Reproduce exactly the lines from the one containing "hide_parts(node)" through the last line of the records below, both included, and nothing else.

((

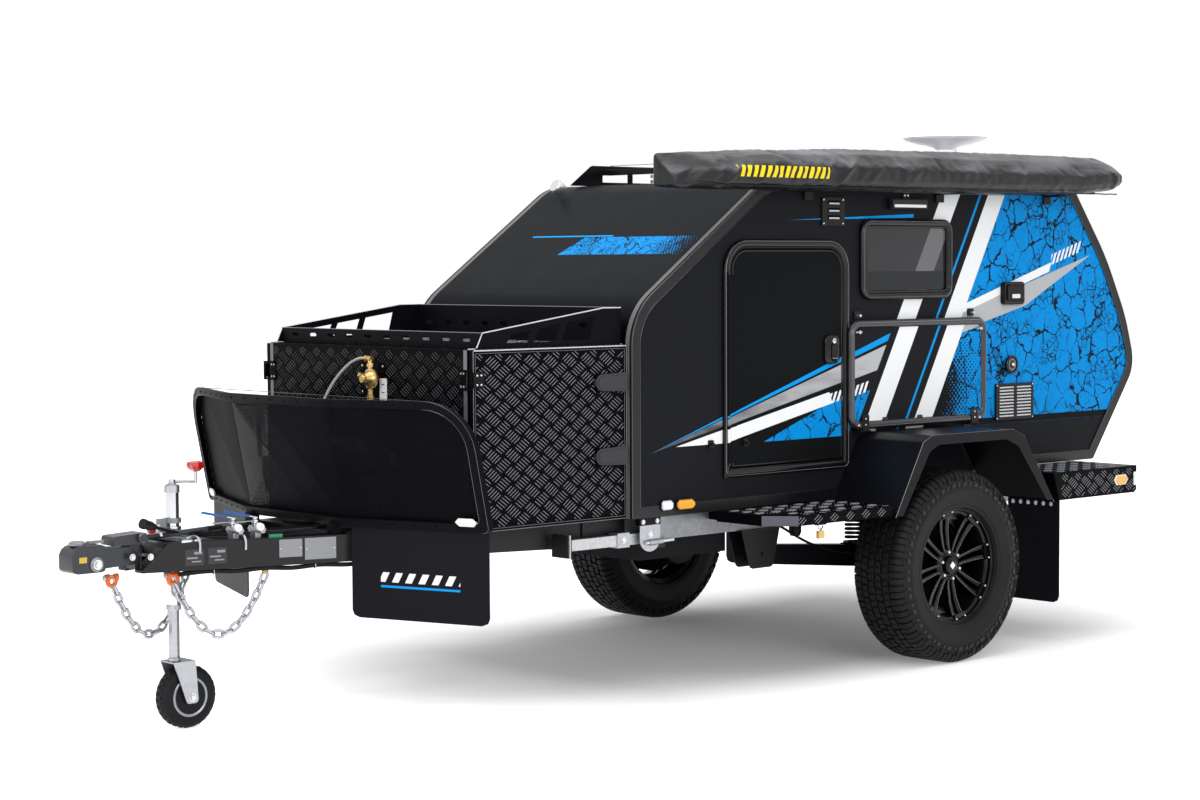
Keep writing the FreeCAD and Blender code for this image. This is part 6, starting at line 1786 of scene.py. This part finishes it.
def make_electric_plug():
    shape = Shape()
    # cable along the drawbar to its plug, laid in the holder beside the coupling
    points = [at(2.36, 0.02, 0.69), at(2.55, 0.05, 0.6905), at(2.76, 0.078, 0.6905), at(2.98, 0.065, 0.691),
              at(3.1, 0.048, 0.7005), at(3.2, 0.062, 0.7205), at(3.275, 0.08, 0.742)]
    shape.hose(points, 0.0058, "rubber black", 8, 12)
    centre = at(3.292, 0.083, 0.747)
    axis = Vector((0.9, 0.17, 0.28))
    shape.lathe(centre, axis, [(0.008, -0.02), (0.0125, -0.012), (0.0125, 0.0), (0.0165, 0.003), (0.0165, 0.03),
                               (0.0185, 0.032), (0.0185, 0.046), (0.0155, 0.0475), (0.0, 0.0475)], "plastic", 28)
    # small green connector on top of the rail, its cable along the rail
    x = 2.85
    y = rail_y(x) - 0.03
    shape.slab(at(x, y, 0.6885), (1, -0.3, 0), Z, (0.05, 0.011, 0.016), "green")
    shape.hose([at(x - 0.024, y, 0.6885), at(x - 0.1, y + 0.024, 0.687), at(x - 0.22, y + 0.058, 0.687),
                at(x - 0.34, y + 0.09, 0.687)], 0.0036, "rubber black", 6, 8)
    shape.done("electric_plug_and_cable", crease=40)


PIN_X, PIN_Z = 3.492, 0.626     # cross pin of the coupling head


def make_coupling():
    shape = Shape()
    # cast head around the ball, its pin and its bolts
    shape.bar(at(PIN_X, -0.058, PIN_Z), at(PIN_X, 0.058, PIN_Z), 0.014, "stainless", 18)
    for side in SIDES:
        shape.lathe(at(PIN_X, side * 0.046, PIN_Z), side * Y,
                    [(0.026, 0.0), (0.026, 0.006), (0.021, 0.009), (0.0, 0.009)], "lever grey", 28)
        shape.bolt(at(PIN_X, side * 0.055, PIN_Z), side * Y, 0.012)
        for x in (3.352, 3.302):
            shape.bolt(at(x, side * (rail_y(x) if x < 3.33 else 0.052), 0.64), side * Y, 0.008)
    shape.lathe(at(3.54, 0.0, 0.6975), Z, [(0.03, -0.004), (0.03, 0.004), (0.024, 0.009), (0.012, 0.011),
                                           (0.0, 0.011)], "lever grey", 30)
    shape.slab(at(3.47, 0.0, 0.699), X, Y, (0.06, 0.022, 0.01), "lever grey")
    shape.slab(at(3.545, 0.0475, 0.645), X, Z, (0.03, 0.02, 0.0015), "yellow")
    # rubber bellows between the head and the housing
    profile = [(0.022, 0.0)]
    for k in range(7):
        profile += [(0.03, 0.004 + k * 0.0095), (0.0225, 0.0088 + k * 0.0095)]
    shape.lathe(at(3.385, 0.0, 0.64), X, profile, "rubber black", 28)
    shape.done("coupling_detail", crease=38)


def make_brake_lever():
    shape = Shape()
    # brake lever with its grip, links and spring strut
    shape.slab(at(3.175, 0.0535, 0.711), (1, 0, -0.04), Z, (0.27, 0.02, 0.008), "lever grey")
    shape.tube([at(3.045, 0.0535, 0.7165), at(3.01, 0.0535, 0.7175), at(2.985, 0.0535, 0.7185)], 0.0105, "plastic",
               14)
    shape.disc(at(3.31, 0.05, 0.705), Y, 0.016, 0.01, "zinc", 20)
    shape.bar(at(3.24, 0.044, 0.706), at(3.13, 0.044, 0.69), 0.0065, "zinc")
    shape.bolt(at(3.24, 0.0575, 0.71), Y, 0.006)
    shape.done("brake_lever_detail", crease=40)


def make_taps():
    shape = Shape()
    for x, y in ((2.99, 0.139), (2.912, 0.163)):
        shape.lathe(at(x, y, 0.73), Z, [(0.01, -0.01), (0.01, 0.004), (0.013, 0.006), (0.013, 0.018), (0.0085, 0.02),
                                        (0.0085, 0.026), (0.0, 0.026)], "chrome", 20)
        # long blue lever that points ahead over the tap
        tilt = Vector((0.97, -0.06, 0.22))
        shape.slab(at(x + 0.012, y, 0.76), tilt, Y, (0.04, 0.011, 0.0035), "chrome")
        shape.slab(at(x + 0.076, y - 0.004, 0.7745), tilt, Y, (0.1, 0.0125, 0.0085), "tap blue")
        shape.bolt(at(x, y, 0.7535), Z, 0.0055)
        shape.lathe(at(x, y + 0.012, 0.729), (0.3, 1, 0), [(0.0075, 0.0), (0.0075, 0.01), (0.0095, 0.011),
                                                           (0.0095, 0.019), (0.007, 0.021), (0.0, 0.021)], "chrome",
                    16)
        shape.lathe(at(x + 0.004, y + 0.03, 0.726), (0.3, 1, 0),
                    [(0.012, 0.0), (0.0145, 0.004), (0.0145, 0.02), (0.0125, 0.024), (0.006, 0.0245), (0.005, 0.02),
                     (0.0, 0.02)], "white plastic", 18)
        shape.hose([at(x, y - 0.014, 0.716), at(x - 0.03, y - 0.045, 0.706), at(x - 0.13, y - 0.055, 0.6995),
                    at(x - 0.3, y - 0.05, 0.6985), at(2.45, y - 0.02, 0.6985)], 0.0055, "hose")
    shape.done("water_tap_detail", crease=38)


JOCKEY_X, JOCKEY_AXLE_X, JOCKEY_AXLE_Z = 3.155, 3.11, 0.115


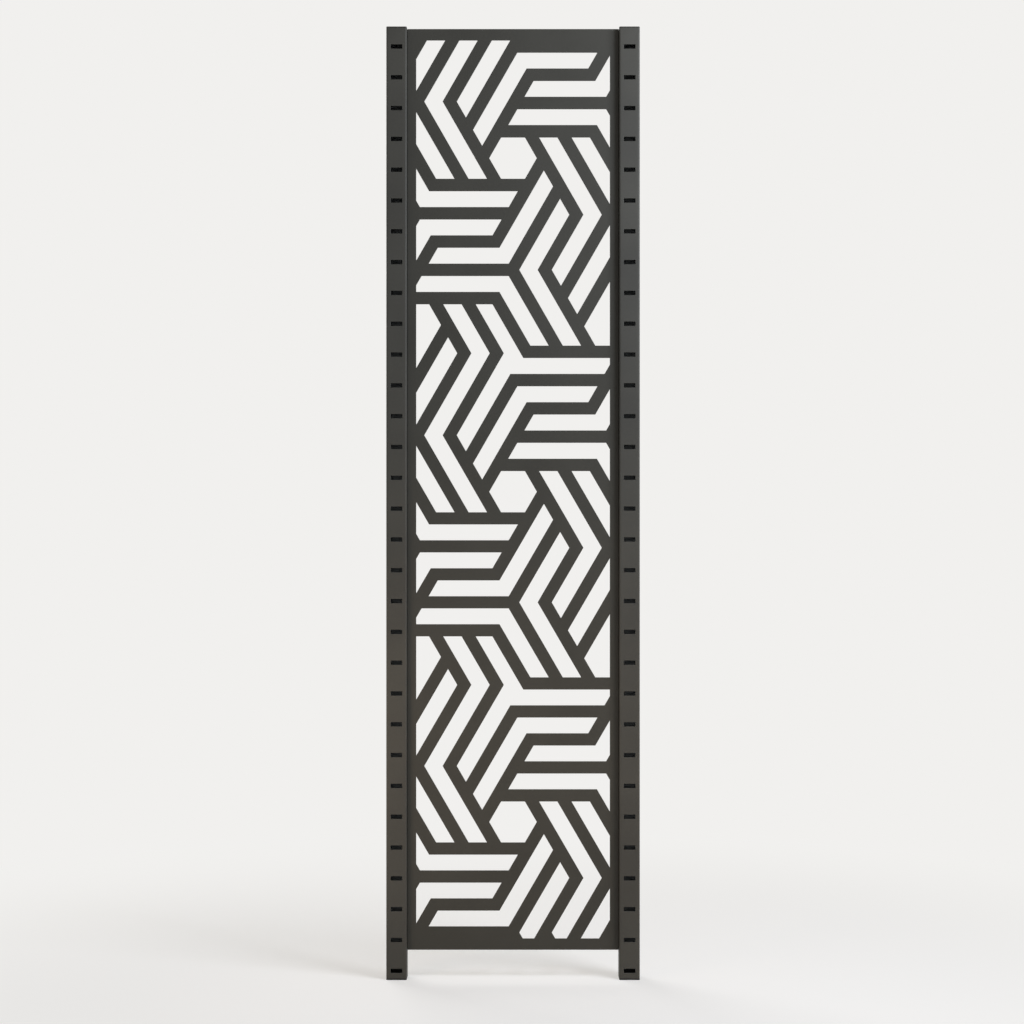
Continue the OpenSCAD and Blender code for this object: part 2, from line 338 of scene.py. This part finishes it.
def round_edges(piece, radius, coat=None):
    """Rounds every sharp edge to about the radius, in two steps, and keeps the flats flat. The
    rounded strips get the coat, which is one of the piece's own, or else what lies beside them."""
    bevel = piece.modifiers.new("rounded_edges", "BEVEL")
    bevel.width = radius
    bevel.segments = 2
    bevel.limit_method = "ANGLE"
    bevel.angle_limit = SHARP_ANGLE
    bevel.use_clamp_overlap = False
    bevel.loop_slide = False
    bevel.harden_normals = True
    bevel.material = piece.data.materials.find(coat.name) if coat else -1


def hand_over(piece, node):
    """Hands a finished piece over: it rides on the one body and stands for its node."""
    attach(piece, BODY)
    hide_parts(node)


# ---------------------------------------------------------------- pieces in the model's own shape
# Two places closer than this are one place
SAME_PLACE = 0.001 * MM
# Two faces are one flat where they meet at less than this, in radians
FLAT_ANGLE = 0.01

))

**Reply:**
    hide_parts(node)


# ---------------------------------------------------------------- pieces in the model's own shape
# Two places closer than this are one place
SAME_PLACE = 0.001 * MM
# Two faces are one flat where they meet at less than this, in radians
FLAT_ANGLE = 0.01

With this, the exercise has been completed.